Work to complete>
Copy verbatim the block of lines in the entries below whose first line contains "Reconstruct the object" and whose last line contains "on a worktop.". Leave out all other lines.

Input records>
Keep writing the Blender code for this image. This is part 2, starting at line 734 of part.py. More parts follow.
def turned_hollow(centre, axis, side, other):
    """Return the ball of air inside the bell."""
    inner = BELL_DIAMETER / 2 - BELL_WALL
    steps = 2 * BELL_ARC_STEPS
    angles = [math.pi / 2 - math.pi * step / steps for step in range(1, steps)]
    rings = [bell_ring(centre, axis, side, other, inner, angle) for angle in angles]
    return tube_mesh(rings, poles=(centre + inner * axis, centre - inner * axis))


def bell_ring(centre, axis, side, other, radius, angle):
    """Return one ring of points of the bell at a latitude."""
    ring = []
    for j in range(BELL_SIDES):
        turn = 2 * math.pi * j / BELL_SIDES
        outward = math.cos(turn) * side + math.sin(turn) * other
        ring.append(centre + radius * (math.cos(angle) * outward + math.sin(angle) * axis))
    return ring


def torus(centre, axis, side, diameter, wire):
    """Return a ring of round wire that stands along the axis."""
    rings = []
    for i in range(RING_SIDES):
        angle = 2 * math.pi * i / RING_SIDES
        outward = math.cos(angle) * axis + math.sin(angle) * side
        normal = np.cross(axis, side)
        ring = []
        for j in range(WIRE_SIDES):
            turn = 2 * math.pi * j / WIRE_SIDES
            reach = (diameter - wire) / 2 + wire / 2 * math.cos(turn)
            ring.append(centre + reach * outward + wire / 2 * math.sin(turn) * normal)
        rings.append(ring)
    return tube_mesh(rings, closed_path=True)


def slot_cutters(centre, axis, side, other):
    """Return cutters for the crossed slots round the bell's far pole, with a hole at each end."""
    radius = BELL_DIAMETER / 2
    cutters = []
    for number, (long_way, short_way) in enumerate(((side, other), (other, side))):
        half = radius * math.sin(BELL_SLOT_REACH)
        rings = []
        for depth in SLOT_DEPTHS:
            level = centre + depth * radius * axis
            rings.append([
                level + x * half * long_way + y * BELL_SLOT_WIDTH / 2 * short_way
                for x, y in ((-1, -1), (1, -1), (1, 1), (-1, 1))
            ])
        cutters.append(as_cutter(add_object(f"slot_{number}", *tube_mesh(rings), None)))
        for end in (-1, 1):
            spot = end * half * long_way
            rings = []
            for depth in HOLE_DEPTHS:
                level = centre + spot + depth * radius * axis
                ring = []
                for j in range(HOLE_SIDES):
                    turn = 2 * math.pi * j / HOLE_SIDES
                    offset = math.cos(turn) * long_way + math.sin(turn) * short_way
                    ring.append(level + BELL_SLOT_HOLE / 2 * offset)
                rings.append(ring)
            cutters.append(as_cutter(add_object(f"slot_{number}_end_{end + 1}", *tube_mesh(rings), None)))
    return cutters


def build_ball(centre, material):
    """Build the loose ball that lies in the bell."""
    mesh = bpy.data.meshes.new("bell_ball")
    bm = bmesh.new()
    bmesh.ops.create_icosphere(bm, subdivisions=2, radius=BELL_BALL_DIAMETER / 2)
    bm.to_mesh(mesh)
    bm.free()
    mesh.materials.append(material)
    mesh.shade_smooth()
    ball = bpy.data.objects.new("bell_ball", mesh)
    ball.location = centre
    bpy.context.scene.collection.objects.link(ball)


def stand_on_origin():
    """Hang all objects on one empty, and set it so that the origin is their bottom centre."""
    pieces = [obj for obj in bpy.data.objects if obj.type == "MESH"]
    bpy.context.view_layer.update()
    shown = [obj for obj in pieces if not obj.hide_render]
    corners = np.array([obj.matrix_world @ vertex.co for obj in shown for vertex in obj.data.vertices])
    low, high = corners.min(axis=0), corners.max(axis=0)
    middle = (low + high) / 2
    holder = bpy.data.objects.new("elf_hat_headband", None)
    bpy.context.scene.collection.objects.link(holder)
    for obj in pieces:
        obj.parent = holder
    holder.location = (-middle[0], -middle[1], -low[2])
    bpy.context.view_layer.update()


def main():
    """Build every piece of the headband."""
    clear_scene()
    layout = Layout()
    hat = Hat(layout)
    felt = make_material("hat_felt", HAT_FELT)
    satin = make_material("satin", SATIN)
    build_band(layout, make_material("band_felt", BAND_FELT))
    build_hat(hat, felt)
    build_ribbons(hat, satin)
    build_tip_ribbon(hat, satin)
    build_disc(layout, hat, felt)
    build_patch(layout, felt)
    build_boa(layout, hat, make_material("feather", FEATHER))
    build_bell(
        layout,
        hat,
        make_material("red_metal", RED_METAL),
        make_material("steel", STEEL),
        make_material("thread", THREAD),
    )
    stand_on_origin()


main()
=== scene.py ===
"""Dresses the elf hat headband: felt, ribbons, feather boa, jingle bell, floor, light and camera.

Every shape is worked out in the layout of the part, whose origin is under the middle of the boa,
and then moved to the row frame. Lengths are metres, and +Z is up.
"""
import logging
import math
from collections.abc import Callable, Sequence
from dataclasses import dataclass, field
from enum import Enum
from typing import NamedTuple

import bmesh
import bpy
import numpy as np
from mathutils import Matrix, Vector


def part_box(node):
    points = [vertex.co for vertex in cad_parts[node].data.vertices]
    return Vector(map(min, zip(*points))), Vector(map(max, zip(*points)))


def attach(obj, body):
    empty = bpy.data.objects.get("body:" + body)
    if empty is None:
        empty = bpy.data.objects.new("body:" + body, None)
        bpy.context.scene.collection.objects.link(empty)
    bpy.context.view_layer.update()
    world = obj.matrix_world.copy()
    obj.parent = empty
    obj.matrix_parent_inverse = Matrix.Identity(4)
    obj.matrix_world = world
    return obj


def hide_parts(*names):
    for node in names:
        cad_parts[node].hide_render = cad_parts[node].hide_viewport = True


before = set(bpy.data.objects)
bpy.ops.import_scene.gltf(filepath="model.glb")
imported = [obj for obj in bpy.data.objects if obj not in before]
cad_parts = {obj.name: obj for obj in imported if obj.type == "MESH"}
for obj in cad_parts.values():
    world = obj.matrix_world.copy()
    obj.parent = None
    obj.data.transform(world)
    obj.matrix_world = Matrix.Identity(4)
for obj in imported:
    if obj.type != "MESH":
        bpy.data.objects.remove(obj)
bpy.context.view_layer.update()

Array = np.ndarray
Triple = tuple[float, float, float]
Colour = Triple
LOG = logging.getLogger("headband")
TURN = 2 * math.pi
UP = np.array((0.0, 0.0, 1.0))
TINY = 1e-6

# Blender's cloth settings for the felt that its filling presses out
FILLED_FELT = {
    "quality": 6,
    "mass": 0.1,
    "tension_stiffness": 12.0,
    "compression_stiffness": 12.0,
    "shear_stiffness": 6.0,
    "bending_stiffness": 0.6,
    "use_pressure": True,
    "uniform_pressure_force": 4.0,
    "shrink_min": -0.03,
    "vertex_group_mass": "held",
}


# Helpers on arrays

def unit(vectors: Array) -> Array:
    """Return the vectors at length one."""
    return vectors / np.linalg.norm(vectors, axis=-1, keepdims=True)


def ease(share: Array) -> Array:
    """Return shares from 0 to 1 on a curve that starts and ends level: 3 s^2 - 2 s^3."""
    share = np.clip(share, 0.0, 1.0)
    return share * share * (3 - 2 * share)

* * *

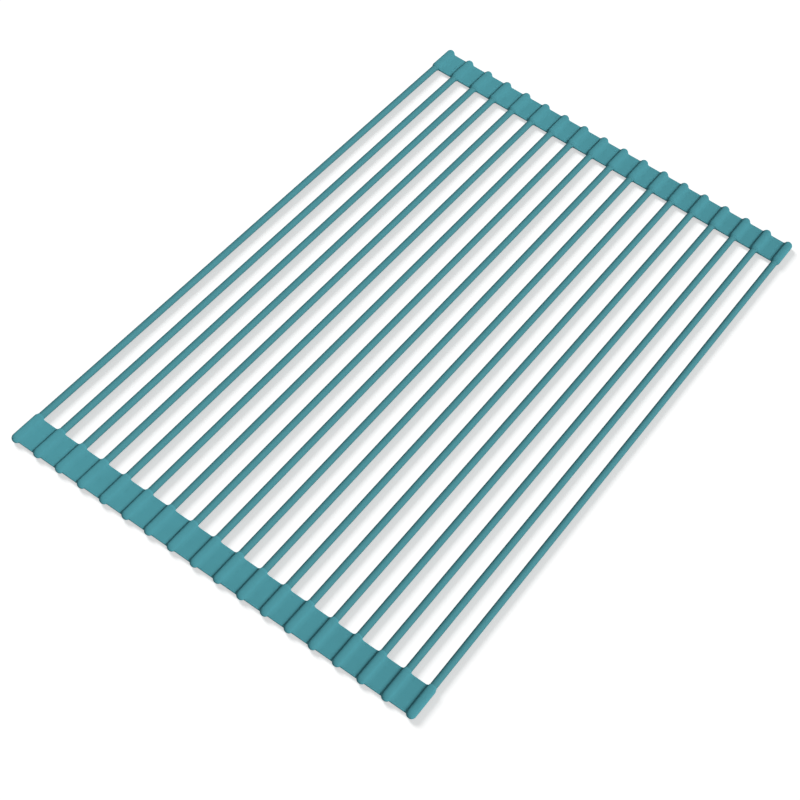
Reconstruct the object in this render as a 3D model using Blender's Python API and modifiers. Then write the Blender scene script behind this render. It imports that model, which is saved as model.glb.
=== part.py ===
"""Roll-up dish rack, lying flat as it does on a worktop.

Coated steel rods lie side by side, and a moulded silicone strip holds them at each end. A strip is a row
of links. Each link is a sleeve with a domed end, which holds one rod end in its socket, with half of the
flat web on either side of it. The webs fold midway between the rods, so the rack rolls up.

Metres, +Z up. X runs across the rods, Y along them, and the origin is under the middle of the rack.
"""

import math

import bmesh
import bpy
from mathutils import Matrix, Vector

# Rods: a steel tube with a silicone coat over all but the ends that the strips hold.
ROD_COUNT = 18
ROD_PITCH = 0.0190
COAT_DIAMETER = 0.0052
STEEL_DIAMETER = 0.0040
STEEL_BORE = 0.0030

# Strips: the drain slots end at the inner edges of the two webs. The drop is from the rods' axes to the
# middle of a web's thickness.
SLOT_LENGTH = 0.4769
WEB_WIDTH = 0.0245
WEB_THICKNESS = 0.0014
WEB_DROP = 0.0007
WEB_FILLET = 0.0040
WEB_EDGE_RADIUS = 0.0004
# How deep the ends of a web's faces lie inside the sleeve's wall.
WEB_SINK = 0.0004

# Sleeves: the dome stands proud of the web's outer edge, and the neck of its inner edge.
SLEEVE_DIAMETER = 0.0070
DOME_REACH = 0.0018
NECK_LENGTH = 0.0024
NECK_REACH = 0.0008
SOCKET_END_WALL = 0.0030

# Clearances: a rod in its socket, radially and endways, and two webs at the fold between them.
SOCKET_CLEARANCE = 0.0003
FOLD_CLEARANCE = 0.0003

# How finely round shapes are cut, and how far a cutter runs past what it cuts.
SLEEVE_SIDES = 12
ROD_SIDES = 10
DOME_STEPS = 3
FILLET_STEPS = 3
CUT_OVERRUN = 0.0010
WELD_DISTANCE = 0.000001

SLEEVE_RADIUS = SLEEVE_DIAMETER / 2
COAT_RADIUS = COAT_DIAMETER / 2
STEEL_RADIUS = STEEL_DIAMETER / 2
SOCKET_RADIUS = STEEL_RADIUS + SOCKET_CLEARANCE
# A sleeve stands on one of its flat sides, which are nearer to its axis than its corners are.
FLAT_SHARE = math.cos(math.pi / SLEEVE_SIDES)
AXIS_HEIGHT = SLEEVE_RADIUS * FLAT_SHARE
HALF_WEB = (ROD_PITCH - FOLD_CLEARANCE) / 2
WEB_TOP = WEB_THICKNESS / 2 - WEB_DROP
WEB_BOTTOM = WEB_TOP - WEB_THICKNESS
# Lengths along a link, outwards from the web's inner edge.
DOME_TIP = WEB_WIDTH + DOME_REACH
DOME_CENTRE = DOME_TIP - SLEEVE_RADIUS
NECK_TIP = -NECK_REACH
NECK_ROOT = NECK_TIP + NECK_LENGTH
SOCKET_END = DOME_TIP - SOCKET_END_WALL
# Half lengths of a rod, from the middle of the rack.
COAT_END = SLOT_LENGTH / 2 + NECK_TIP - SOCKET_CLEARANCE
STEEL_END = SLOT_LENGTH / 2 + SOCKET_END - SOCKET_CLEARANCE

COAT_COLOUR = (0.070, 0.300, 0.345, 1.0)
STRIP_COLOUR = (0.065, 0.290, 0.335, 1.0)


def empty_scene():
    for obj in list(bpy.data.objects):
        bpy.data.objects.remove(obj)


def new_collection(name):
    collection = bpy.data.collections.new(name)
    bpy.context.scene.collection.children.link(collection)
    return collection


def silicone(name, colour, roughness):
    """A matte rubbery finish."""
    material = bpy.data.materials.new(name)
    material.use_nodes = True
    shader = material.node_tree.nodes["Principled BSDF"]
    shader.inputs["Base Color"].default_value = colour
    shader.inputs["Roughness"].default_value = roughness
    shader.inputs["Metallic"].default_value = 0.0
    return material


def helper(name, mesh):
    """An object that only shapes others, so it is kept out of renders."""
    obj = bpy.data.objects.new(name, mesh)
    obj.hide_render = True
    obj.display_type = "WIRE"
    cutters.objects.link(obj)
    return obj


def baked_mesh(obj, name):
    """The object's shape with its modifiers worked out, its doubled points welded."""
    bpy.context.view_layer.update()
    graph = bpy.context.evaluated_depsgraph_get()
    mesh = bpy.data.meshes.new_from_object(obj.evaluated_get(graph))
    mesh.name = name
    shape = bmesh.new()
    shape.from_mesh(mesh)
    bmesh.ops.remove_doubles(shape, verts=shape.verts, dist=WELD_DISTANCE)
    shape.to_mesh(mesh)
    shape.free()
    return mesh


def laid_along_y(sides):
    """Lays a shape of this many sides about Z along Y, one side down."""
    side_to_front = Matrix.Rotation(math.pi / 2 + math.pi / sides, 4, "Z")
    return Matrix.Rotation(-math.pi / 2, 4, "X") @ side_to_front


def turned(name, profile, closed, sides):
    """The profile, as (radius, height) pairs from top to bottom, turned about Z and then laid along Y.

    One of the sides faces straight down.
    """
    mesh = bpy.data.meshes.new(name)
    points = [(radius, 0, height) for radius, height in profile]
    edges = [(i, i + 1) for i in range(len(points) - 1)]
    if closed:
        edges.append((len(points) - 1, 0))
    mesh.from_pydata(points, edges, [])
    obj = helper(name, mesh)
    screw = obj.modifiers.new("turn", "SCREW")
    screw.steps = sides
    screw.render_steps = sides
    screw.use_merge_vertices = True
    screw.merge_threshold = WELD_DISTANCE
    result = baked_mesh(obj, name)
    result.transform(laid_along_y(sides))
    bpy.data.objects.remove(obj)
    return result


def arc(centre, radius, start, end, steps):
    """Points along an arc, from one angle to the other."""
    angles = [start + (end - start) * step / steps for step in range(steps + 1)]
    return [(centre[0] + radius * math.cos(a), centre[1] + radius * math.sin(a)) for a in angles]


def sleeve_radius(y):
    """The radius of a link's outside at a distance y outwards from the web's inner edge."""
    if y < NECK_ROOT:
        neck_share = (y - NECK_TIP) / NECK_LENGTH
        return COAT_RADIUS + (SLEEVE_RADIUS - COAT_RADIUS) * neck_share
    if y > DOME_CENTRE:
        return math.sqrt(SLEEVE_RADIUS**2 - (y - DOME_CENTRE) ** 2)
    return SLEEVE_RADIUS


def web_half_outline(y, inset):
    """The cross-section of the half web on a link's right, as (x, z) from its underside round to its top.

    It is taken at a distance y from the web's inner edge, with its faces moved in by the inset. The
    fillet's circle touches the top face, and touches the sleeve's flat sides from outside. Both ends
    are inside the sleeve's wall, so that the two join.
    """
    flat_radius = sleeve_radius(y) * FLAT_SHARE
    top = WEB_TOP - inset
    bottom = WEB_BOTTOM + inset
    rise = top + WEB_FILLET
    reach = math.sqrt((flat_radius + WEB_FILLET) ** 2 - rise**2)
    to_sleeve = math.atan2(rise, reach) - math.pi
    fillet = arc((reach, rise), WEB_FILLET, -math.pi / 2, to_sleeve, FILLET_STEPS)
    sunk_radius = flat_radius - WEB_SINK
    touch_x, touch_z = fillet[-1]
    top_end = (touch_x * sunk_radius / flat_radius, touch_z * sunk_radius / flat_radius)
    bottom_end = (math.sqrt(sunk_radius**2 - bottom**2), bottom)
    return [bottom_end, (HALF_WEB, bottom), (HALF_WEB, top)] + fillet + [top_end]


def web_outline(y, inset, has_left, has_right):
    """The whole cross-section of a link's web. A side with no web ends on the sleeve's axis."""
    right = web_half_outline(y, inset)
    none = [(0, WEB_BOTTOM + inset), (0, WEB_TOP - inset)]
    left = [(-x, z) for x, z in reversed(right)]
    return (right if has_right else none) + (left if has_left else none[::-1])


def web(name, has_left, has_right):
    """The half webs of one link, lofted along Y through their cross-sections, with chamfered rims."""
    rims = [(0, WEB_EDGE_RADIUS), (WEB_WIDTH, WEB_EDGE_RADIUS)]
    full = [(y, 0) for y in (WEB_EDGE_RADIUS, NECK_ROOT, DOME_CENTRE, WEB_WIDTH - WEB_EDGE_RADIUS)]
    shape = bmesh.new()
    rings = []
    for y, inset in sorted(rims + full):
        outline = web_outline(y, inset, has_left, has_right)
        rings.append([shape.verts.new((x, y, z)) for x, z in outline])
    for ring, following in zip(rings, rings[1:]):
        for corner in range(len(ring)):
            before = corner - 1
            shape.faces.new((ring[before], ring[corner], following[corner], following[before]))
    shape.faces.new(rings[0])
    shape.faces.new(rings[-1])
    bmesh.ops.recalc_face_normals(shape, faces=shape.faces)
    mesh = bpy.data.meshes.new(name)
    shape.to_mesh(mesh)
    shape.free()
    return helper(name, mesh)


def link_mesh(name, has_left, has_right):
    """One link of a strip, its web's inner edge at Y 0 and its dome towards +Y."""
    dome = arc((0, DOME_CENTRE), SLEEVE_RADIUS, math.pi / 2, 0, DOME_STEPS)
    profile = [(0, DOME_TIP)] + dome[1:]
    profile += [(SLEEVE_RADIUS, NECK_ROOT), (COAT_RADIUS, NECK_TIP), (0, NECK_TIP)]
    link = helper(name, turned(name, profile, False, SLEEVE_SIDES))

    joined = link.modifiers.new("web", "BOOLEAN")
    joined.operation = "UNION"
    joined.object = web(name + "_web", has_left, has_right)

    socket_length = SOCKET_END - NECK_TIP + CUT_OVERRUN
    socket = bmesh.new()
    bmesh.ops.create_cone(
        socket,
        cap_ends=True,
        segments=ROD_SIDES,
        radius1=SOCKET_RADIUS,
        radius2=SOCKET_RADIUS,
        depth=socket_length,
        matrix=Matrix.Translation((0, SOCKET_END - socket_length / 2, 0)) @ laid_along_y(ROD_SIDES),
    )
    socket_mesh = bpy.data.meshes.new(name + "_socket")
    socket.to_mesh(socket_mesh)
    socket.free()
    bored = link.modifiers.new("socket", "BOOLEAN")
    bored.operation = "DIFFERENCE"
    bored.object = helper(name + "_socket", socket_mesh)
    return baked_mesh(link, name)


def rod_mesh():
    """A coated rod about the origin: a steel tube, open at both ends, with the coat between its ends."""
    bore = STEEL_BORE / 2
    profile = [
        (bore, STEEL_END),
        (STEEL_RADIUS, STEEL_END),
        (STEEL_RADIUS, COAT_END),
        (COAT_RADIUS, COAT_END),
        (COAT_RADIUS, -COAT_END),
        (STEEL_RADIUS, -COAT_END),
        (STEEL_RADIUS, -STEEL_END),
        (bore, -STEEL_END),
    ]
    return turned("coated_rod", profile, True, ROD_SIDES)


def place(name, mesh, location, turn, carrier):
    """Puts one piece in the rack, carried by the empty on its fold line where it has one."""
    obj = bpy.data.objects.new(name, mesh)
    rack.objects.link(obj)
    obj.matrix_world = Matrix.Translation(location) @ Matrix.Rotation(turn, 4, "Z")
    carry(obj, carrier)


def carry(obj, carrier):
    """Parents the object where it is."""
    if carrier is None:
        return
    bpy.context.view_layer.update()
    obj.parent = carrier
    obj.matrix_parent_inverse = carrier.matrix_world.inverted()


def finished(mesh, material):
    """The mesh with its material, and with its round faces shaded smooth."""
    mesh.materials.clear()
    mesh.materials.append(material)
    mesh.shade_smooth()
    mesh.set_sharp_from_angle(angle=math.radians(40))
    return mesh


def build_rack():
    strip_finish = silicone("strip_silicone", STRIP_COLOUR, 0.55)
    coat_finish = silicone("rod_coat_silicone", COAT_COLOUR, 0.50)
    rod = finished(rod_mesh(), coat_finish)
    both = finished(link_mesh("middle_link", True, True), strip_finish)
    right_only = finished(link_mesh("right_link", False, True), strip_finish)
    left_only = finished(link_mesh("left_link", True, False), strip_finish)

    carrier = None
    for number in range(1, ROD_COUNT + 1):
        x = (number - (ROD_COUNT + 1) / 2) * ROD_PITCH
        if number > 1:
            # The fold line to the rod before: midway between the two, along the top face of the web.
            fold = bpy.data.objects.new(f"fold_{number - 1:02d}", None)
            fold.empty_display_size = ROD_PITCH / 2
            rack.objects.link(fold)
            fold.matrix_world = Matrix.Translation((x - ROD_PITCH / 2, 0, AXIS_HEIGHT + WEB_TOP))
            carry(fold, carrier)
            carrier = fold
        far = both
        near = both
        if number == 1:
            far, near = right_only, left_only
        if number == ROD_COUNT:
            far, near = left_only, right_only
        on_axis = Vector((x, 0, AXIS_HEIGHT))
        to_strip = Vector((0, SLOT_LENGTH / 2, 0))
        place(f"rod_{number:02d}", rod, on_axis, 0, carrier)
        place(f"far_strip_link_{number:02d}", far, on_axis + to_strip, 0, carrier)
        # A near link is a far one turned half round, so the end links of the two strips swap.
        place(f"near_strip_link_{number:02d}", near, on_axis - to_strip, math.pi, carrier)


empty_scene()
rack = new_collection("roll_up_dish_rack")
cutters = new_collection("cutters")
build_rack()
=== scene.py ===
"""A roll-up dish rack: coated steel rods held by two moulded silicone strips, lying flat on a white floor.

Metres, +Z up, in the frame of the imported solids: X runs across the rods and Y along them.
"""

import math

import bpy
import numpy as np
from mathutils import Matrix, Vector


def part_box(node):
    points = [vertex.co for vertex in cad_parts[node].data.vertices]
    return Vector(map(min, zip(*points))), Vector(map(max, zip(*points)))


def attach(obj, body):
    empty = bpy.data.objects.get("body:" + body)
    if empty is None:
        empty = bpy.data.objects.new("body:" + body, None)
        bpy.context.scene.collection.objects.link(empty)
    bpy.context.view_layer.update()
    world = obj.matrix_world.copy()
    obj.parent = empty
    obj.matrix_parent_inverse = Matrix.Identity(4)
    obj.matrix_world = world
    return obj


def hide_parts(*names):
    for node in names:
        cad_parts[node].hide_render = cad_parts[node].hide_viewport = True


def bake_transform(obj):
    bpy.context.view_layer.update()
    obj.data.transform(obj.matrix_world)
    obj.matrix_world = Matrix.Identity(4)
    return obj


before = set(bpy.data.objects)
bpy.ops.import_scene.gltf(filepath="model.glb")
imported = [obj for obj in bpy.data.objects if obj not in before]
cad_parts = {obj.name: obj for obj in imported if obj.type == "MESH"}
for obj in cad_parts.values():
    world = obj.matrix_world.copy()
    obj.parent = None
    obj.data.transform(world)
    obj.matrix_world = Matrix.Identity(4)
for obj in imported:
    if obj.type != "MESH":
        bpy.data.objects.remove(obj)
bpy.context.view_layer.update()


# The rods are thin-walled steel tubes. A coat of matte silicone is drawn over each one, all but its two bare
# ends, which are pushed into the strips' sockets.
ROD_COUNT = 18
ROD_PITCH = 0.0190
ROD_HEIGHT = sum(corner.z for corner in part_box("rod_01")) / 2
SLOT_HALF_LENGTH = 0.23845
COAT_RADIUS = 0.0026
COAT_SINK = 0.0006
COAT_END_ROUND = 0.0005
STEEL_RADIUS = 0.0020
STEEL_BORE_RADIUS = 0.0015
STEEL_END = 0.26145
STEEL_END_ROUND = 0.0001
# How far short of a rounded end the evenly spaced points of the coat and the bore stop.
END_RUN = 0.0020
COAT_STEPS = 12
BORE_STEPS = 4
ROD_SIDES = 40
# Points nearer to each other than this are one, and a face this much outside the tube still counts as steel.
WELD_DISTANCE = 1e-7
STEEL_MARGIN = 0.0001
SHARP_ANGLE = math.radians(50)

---

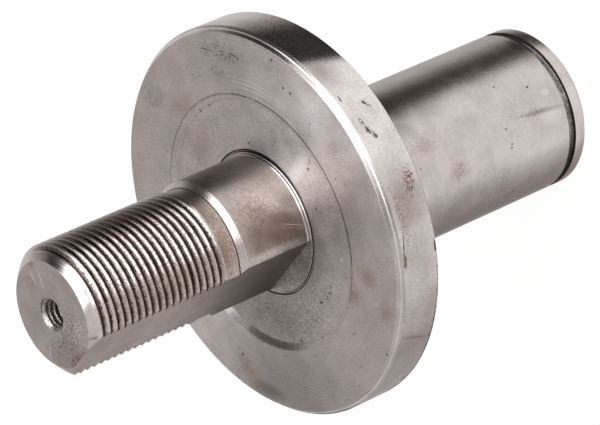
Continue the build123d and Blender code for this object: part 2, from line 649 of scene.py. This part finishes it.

Solution to this problem>
Reconstruct the object in this render as a 3D model using Blender's Python API and modifiers. Then write the Blender scene script behind this render. It imports that model, which is saved as model.glb.
=== part.py ===
"""Roll-up dish rack, lying flat as it does on a worktop.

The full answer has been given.